__REQUIREMENTS__:
Give back, exactly as it appears, the run of lines opening with the one containing "What build123d script" and closing with the one containing "PROUD = 1.6". Nothing outside that run should appear.

__DATA LISTING__:
[start]
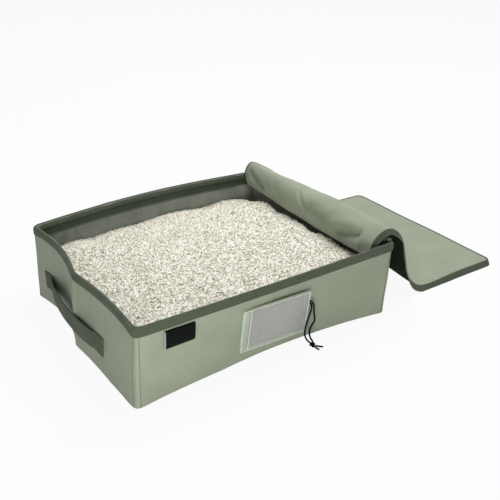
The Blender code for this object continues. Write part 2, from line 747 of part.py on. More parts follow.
[end]
[start]
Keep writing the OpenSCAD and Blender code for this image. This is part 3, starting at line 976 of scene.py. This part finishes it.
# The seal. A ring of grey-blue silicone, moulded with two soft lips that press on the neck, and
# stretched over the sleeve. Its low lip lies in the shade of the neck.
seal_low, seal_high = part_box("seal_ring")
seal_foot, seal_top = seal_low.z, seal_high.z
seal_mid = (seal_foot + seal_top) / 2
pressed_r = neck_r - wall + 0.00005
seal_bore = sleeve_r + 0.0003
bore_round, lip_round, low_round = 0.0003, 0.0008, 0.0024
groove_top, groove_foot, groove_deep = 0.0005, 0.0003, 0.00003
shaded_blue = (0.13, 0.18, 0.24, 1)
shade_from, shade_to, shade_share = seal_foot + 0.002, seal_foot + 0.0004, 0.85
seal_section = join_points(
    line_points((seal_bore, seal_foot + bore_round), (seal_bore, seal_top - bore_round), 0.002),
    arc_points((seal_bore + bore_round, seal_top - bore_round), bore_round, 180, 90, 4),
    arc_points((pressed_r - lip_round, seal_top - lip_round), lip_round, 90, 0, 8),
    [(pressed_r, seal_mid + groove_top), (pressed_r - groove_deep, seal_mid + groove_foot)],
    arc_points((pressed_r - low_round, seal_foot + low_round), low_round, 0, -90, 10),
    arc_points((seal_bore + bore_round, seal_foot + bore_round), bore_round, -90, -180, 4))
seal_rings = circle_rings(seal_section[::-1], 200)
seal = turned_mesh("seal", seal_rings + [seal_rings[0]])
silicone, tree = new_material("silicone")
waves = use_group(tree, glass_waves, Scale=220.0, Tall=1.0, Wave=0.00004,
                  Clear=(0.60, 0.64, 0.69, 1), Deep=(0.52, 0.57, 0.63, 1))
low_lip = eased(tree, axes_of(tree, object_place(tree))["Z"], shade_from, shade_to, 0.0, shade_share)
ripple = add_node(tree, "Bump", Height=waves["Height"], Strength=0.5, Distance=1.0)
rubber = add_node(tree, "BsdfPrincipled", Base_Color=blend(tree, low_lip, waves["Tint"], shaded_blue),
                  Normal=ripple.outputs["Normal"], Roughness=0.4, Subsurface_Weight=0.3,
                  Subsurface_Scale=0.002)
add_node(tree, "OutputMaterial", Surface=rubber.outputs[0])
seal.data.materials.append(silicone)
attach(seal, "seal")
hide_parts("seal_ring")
[end]
[start]
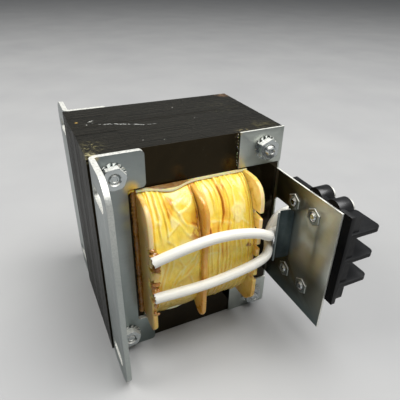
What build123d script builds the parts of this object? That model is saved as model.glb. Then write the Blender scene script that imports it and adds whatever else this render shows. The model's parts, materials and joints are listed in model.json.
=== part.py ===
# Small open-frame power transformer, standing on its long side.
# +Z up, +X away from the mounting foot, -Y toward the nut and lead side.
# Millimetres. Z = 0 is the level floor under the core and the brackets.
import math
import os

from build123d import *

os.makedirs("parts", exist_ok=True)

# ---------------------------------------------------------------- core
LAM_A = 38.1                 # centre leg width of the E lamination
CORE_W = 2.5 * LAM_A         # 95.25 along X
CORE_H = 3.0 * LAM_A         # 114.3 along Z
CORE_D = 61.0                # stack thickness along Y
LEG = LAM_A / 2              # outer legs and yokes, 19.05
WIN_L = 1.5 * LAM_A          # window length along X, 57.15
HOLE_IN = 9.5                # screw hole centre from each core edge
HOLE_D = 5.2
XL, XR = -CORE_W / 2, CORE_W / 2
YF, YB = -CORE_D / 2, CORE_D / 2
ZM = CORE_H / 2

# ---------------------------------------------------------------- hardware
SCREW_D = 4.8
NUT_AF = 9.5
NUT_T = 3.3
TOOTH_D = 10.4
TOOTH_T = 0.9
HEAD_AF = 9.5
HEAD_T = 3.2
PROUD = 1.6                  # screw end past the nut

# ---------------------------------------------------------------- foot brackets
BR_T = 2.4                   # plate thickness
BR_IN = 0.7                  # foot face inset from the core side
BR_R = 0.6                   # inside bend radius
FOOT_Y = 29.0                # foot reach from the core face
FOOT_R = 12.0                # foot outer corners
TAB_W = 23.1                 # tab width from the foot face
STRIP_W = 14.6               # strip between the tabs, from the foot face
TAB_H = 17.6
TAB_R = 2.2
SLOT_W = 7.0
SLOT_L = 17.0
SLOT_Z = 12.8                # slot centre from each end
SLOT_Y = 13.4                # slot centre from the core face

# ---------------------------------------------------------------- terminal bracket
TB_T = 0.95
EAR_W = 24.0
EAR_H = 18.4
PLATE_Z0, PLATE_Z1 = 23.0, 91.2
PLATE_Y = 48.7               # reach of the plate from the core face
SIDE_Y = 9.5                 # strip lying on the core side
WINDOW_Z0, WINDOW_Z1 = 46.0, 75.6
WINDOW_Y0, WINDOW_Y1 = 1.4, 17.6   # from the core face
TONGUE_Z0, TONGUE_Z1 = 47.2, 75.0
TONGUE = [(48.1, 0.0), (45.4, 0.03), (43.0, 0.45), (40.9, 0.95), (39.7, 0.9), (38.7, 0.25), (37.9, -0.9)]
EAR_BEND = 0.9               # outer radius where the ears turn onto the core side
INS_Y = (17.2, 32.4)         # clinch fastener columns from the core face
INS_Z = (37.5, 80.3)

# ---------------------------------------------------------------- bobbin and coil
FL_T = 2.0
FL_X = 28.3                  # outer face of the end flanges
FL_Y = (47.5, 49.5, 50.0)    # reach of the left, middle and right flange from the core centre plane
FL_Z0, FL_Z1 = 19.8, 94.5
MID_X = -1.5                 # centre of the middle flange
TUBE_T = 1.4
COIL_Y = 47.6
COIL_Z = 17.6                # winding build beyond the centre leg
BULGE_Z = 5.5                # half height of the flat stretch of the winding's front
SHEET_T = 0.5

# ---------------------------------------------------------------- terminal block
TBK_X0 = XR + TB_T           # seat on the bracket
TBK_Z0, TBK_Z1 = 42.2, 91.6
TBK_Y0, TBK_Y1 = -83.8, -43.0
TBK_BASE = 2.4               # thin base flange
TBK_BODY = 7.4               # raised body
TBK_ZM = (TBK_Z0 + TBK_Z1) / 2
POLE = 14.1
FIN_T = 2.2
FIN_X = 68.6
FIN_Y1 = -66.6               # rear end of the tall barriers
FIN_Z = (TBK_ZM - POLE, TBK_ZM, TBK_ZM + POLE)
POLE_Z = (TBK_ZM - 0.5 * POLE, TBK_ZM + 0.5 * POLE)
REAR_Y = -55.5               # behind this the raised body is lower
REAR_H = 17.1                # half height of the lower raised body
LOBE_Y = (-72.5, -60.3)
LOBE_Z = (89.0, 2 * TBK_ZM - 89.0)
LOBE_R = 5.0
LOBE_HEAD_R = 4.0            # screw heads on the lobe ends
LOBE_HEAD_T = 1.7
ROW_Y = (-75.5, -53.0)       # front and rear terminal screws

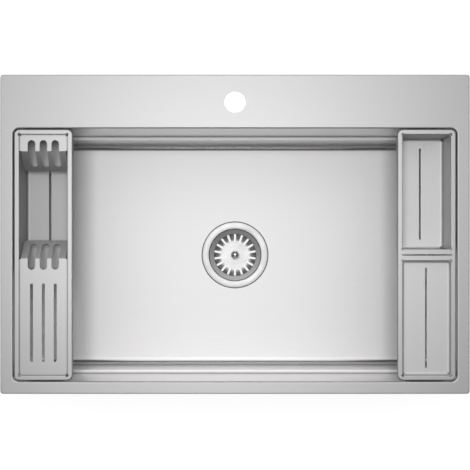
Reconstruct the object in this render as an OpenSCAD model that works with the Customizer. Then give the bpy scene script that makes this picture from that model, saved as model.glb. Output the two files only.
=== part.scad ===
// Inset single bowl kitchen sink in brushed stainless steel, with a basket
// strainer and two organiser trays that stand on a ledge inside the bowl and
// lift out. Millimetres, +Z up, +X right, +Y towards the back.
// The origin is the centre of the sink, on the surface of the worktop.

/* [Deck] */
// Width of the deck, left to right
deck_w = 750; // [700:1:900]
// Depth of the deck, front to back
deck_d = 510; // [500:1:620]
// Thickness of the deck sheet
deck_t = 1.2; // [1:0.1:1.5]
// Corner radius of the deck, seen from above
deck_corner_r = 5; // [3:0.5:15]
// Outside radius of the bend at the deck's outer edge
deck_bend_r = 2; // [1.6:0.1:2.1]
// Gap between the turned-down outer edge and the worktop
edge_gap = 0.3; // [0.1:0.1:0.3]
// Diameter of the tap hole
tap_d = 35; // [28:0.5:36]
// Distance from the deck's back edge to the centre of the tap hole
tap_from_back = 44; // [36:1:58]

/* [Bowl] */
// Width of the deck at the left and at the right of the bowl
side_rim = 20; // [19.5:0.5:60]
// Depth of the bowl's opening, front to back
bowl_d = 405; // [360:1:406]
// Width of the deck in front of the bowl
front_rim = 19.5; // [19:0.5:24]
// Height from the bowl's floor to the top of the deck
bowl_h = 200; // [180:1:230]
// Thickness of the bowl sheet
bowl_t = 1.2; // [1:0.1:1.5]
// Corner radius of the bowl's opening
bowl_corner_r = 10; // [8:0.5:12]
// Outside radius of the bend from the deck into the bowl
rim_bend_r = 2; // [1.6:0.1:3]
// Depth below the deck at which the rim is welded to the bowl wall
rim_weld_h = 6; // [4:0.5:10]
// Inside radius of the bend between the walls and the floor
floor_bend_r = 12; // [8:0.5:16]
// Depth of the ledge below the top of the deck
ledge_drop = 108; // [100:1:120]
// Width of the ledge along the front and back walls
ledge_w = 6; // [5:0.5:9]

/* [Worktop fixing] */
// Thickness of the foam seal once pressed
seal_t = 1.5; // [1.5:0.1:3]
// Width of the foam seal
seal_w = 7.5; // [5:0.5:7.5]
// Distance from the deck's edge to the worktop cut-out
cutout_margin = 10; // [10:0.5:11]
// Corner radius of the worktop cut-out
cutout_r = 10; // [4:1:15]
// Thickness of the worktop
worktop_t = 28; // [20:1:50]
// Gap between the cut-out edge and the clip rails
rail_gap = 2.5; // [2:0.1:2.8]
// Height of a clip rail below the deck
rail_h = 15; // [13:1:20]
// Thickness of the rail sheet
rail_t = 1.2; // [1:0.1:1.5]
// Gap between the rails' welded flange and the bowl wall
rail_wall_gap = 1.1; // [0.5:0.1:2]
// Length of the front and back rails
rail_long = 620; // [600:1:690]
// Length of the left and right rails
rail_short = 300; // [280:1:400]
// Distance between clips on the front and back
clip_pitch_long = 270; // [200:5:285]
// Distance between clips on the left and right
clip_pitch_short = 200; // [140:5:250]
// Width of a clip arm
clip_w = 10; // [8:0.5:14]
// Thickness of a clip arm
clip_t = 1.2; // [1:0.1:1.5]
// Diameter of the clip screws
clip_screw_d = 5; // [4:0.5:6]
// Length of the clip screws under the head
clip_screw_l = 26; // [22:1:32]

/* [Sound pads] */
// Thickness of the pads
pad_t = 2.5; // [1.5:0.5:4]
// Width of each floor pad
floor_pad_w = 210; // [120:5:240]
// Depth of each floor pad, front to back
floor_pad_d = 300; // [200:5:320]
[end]
__RESULT OF THE TASK__:
What build123d script builds the parts of this object? That model is saved as model.glb. Then write the Blender scene script that imports it and adds whatever else this render shows. The model's parts, materials and joints are listed in model.json.
=== part.py ===
# Small open-frame power transformer, standing on its long side.
# +Z up, +X away from the mounting foot, -Y toward the nut and lead side.
# Millimetres. Z = 0 is the level floor under the core and the brackets.
import math
import os

from build123d import *

os.makedirs("parts", exist_ok=True)

# ---------------------------------------------------------------- core
LAM_A = 38.1                 # centre leg width of the E lamination
CORE_W = 2.5 * LAM_A         # 95.25 along X
CORE_H = 3.0 * LAM_A         # 114.3 along Z
CORE_D = 61.0                # stack thickness along Y
LEG = LAM_A / 2              # outer legs and yokes, 19.05
WIN_L = 1.5 * LAM_A          # window length along X, 57.15
HOLE_IN = 9.5                # screw hole centre from each core edge
HOLE_D = 5.2
XL, XR = -CORE_W / 2, CORE_W / 2
YF, YB = -CORE_D / 2, CORE_D / 2
ZM = CORE_H / 2

# ---------------------------------------------------------------- hardware
SCREW_D = 4.8
NUT_AF = 9.5
NUT_T = 3.3
TOOTH_D = 10.4
TOOTH_T = 0.9
HEAD_AF = 9.5
HEAD_T = 3.2
PROUD = 1.6                  # screw end past the nut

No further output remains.